Statement: The product of two irrational numbers can be anything either rational or irrational.

For example, root 3 is an irrational number but when its multiplied with root 3 again, the product that we get i.e., 3 is a rational number.

(i.e.,) √3 x √3 = 3

We know that a pi is also an irrational number, but if pi is multiplied by pi, the result is pi square, which is also an irrational number.

(i.e..) π x π = π²

It should be noted that multiplying the two irrational numbers, may result in an irrational number or a rational number.

Sum of two Irrational Numbers:

Statement: The sum of two irrational numbers may be rational or irrational.

Like the product of two irrational numbers, the sum of two irrational numbers will also result in a rational or irrational number.

Let's discuss with an example, if we add two irrational numbers, say 3√2+ 4√3, a sum is an irrational number.

But, let us consider another example, (3+4√2) + (-4√2 ), the sum is 3, which is a rational number.

So, we should be very careful while adding and multiplying two irrational numbers, because it might result in an irrational number or a rational number.

Definition and proof of Irrational Number theorem

Theorem: Given p is a prime number and a² is divisible by p,(where a is any positive integer), then it can be concluded that p also divides a.

Proof: Using the Fundamental Theorem of Arithmetic, the positive integer can be expressed in the form of the product of its primes as:

a = p₁ × p₂× p_3……….. × p_{n …..(1)}

Where, p_1, p_2,p₃, _……,p_n represent all the prime factors of a.

Squaring both the sides of equation (1),

a² = ( p₁ × p₂× p_3……….. × p_{n) (} p₁ × p₂ × p₃……….. × p_n)

⇒a² = (p₁)² × (p₂)²× (^p3)^2………..× (p_n)²

According to the Fundamental Theorem of Arithmetic, the prime factorization of a natural number is unique, except for the order of its factors.

The only prime factors of a² are p₁, p_2, p_{3………..,} p_n.

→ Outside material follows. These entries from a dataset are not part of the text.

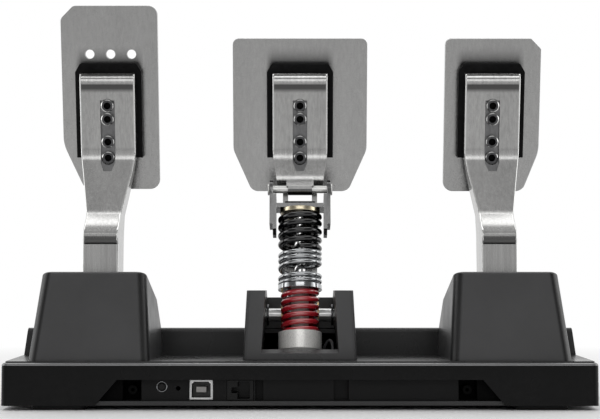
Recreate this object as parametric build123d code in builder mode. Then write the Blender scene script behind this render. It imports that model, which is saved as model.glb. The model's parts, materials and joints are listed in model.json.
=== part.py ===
from build123d import *
import math
import os

# A three-pedal set for sim racing. The driver sits at -Y and pushes the pedals towards +Y,
# +X is the driver's right (throttle), +Z is up. The origin is the middle of the underside.
# "Ahead" is the distance from the rear face of the base towards the driver.

os.makedirs("parts", exist_ok=True)

# Base: tray, cover, plate and feet
base_depth = 270.0
rear_width = 335.0
body_width = 344.0
ridge_ahead = 80.0
rear_corner_radius = 4.0
flank_radius = 60.0
front_corner_radius = 22.0
foot_height = 2.5
tray_top = 26.5
deck_top = 27.3
ridge_top = 44.3
front_top = 14.0
seam_drop = 5.5
wall = 2.8
lip_radius = 1.8
cover_inset = 2.0
cover_wall = 2.6
cover_tongue = 2.0
cover_draft_degrees = 8.0
crest_radius = 2.5
nose_radius = 3.0
seam_gap = 0.3
overrun = 5.0
plate_thickness = 2.5
plate_gap = 0.4
flange_width = 13.0
flange_thickness = 2.0
foot_length = 30.0
foot_depth = 22.0
foot_corner = 4.0
foot_inset_x = 21.0
foot_inset_y = 15.0
grip_last = 30.0
grip_width = 4.0
grip_inset = 22.0
grip_height = 0.8
grip_first = 34.0
grip_pitch = 20.0

# Screws through the underside, and the threaded bosses for a stand or rig
case_screw_rear_inset = 13.5
case_screw_side_inset = 18.0
case_screw_rear = 10.0
case_screw_front_inset = 13.0
case_boss_radius = 4.5
screw_radius = 2.0
screw_play = 0.05
screw_head_radius = 3.9
screw_head_height = 2.0
case_screw_length = 9.0
mount_spacing_x = 220.0
mount_spacing_y = 100.0
mount_hole_radius = 2.5
mount_boss_radius = 5.5
mount_boss_height = 6.0

# Recess at the rear with its panel and sockets
recess_bottom_inset = 2.0
recess_top_inset = 14.5
recess_height = 14.5
recess_frame = 1.8
panel_ahead = 6.0
panel_thickness = 2.0
pocket_inner_inset = 27.7
pocket_outer_inset = 17.2
pocket_ahead = 19.0
post_inset = 22.6
post_radius = 2.6
slot_left_inset = 94.1
slot_left_width = 4.4
slot_width = 46.1
slot_right_width = 8.4
slot_ahead = 11.0
slot_wall = 0.8
usb_inset = 61.4
usb_width = 12.0
usb_height = 10.9
usb_middle = 11.3
usb_depth = 16.0
usb_wall = 0.5
usb_chamfer = 2.0
usb_tongue_width = 5.7
usb_tongue_height = 3.2
usb_proud = 0.4
port_inset = 83.3
port_width = 14.9
port_height = 11.0
port_middle = 10.9
port_depth = 14.5
port_mouth_width = 6.7
port_mouth_height = 9.6
port_mouth_shift = 1.9
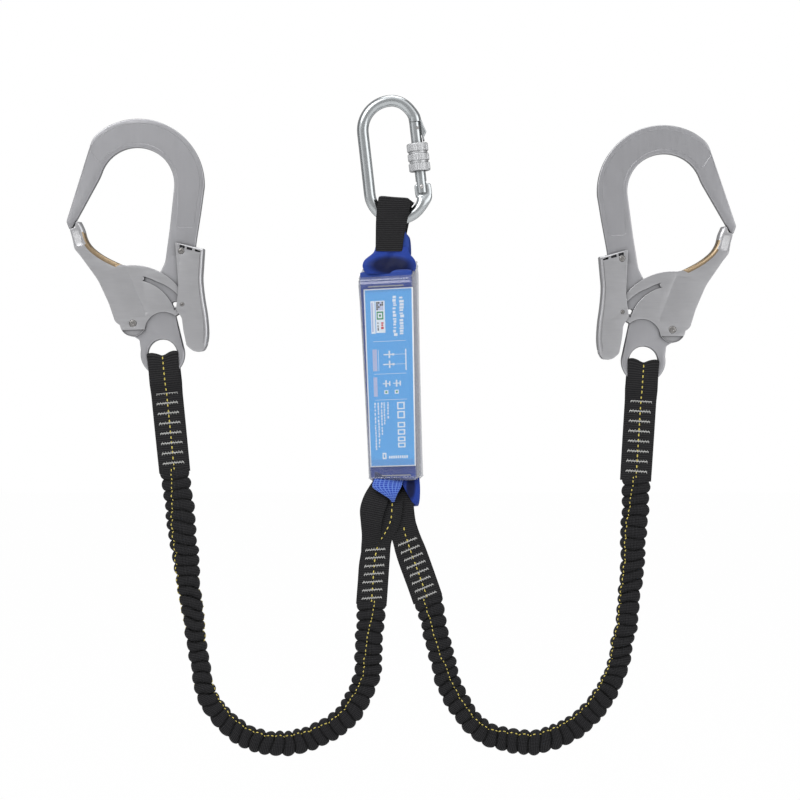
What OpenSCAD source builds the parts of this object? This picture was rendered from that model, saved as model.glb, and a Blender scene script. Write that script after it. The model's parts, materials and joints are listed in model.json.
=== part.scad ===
// Two-legged shock absorbing lanyard: screw-gate carabiner, tear-webbing absorber
// in a clear cover, two elasticated legs and two scaffold hooks.
// The lanyard hangs in the XZ plane, +Z up. The origin is the centre of the carabiner's
// top bow, where the harness ring sits. All sizes are in millimetres.

/* [Carabiner] */
// Thickness of the round steel rod
rod_d = 9.6; // [9:0.1:10.4]
// Centreline radius of the top bow
top_bow_r = 24.3; // [23.5:0.1:25]
// Centreline radius of the bottom bow
low_bow_r = 23; // [22.5:0.1:23.4]
// Straight length between the two bow centres
spine_len = 51; // [50:0.5:53]
// Lean of the carabiner, top towards the left
carabiner_lean = 6.4; // [4:0.2:8]
// Distance of the gate axis from the top bow centre
gate_x = 19.3; // [19:0.1:19.6]
// Thickness of the gate rod
gate_d = 9; // [8.6:0.1:9.2]
// Outer thickness of the screw sleeve
sleeve_d = 17.4; // [16:0.2:18]
// Length of the screw sleeve
sleeve_len = 23; // [21:0.5:24]

/* [Absorber] */
// Width of the pack at its top edge
pack_top_w = 47; // [44:0.5:50]
// Width of the pack at its bottom edge
pack_low_w = 41; // [39:0.5:44]
// Height of the clear cover
pack_h = 181; // [170:1:190]
// Depth of the pack, front to back
pack_d = 25.5; // [24:0.5:28]
// Turn of the pack about the vertical
pack_yaw = 14; // [0:1:16]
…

If p is a prime number and a factor of a², then p is one of p₁, p_{2 ,} p_{3………..,} p_n. So, p will also be a factor of a.

Hence, if a² is divisible by p, then p also divides a.

Now, using this theorem, we can prove that √ 2 is irrational.

How to Find an Irrational Number?

Let us find the irrational numbers between 2 and 3.

We know the square root of 4 is 2; √4 =2

and the square root of 9 is 3; √9 = 3

Therefore, the number of irrational numbers between 2 and 3 are √5, √6, √7, and √8, as these are not perfect squares and cannot be simplified further. Similarly, you can also find irrational numbers, between any other two perfect square numbers.

Another Case:

Let us assume a case of √2. Now, how can we find if √2 is an irrational number?

Suppose √2 is a rational number. Then, by the definition of rational numbers, it can be written that,

√ 2 =p/q …….(1)

Where p and q are co-prime integers and q ≠ 0 (Co-prime numbers are those numbers whose common factor is 1).

Squaring both sides of equation (1), we have

2 = p²/q²

⇒ p² = 2 q ² ………. (2)

From the theorem stated above, if 2 is a prime factor of p², then 2 is also a prime factor of p.

So, p= 2 × c, where c is an integer.

Substituting this value of p in equation (3), we have

(2c)² = 2 q ²

⇒ q² = 2c ²

From this, we can understand that 2 is the prime factor of q square also. Again from the theorem, it can be said that 2 is also a prime factor of q.

According to the assumption that we made initially, p and q are co-primes but the result obtained above contradicts this assumption as p and q have 2 as a common prime factor other than 1. This contradiction arose due to the incorrect assumption that root 2 is rational.

By this we can prove that root 2 is irrational.

Similarly, we can justify the statement discussed in the beginning that if p is a prime number. Then root p is an irrational number. Similarly, it can be proved that for any prime number p, root p is irrational.

Irrational Numbers solved examples

Question 1: Which of the following are Rational Numbers or Irrational Numbers?

3, -.45678…, 6.5, √ 3, √ 5

Solution: Rational Numbers - 3, 6.5 as these have terminating decimals.

Irrational Numbers - -.45678…, √ 3, √ 5 as these have a non-terminating non-repeating decimal expansion.

Question 2: Check if the below numbers are rational or irrational.

2, 6 / 11, -5.12, 0.31

Solution: Since the decimal expansion of a rational number either terminates or repeats. So, 2, 6 / 11, -5.12, and 0.31 are all rational numbers.